Hydro-climate study of the Orog lake - Tuin river basin, South Mongolia

Abstract

Hydrology and climate research at the catchment scale plays a vital role in accurately identifying the characteristics of the hydrological cycle, climatic resources, and water balance components, as well as their interrelationships. This type of research provides a scientific foundation for the sustainable management of water resources, maintenance of ecosystem equilibrium, risk assessment related to climate change, and evidence-based policymaking. Accordingly, we selected the Orog Lake–Tuin River basin as a representative case of Mongolia’s semi-arid region and the Central Asian endorheic basins. Using open-access data from the United States Geological Survey (USGS), we analyzed changes in the water surface area of Orog Lake over the past 30 years (1991–2020), employing Landsat 5 and Landsat 8 satellite imagery. Additionally, high-resolution, spatiotemporal climate data from the ERA5 reanalysis dataset—developed by the European Centre for Medium-Range Weather Forecasts (ECMWF) and internationally recognized—was extracted across 1440 spatial layers for four key climate parameters.

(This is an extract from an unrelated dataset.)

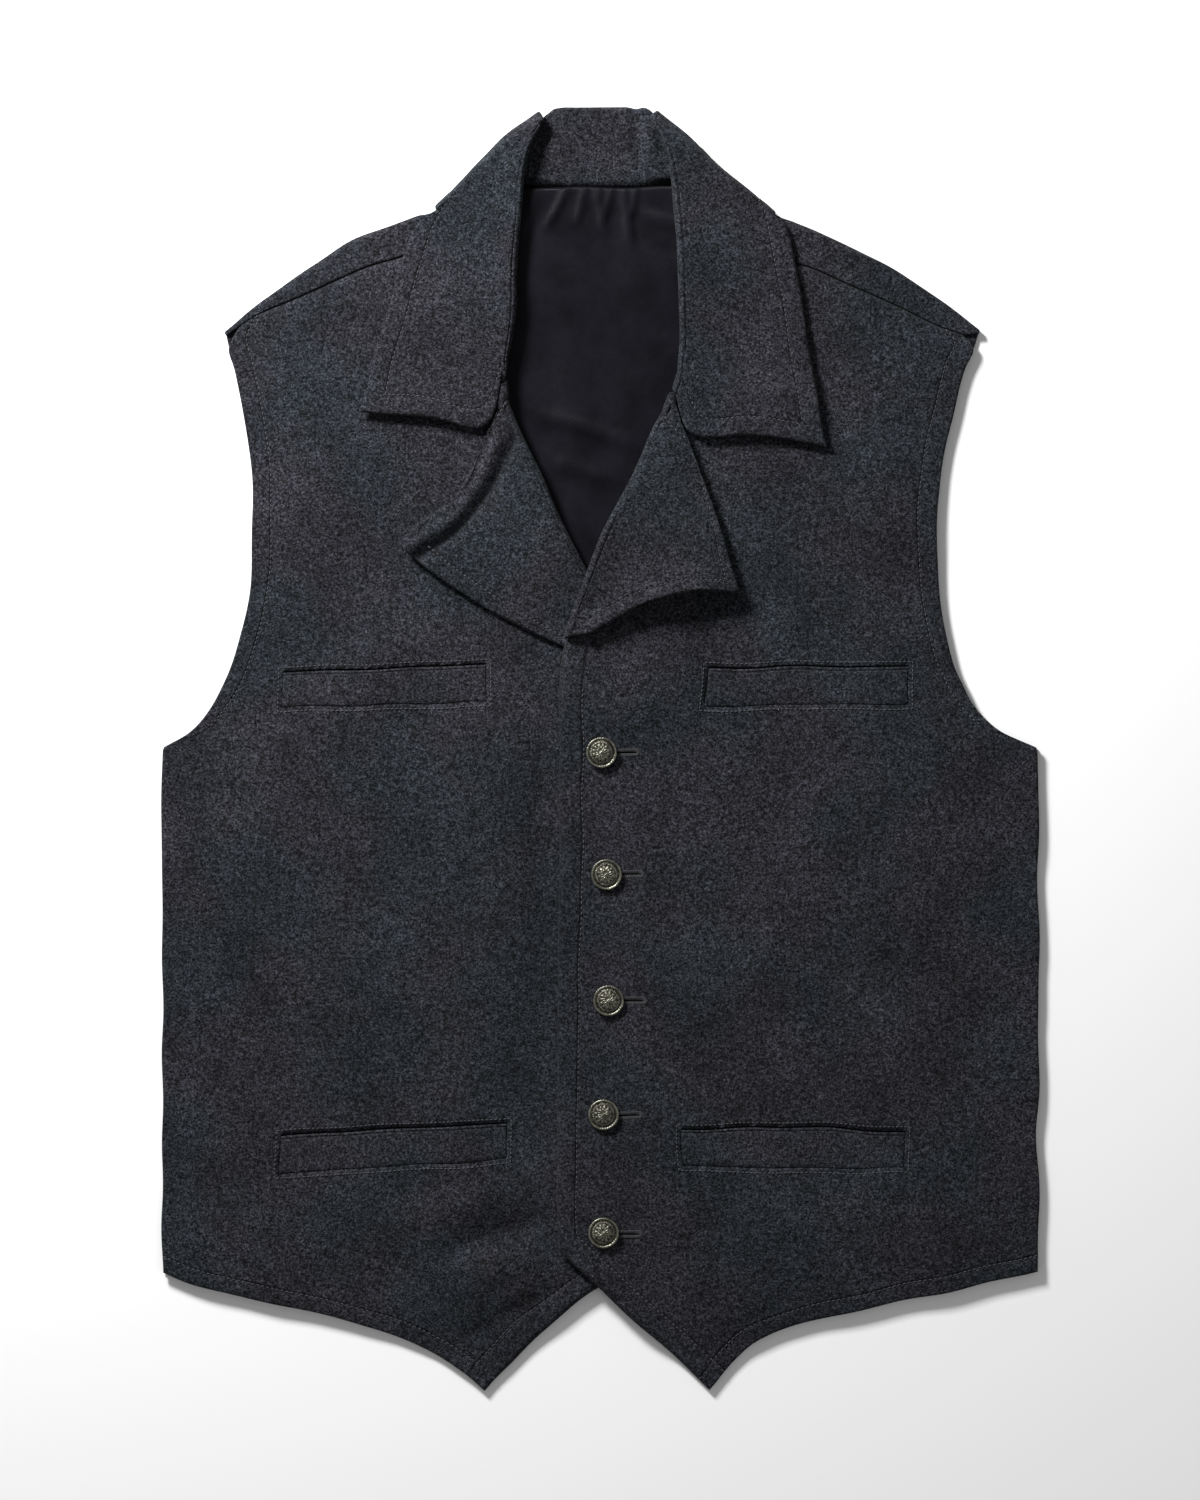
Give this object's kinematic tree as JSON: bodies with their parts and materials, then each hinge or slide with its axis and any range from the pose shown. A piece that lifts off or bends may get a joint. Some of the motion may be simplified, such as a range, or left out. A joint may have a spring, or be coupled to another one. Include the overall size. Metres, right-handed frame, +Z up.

These were processed and analyzed to identify seasonal interactions during July–September, a period when atmospheric, surface, and hydrological processes are most dynamically interconnected. We established statistical relationships among lake area, river discharge, precipitation, and evapotranspiration, and mapped the spatial distribution of key climate indicators across the basin. These findings were evaluated in comparison with observed data. The study revealed that the surface area of Orog Lake has declined by approximately 70 km², while the average discharge of the Tuin River has decreased by 0.5 m³/s. Over the past 30 years, total annual precipitation has dropped by 23 mm, air temperature has risen by about 2°C, and total potential evapotranspiration has increased by 18 mm. A strong correlation (r = 0.7) was found between river discharge and precipitation, while the correlation between lake surface area and river discharge was moderate to weak (r =0.48). This suggests that a portion of the river's flow may be infiltrating into subsurface layers (soils and rocks) before reaching the lake.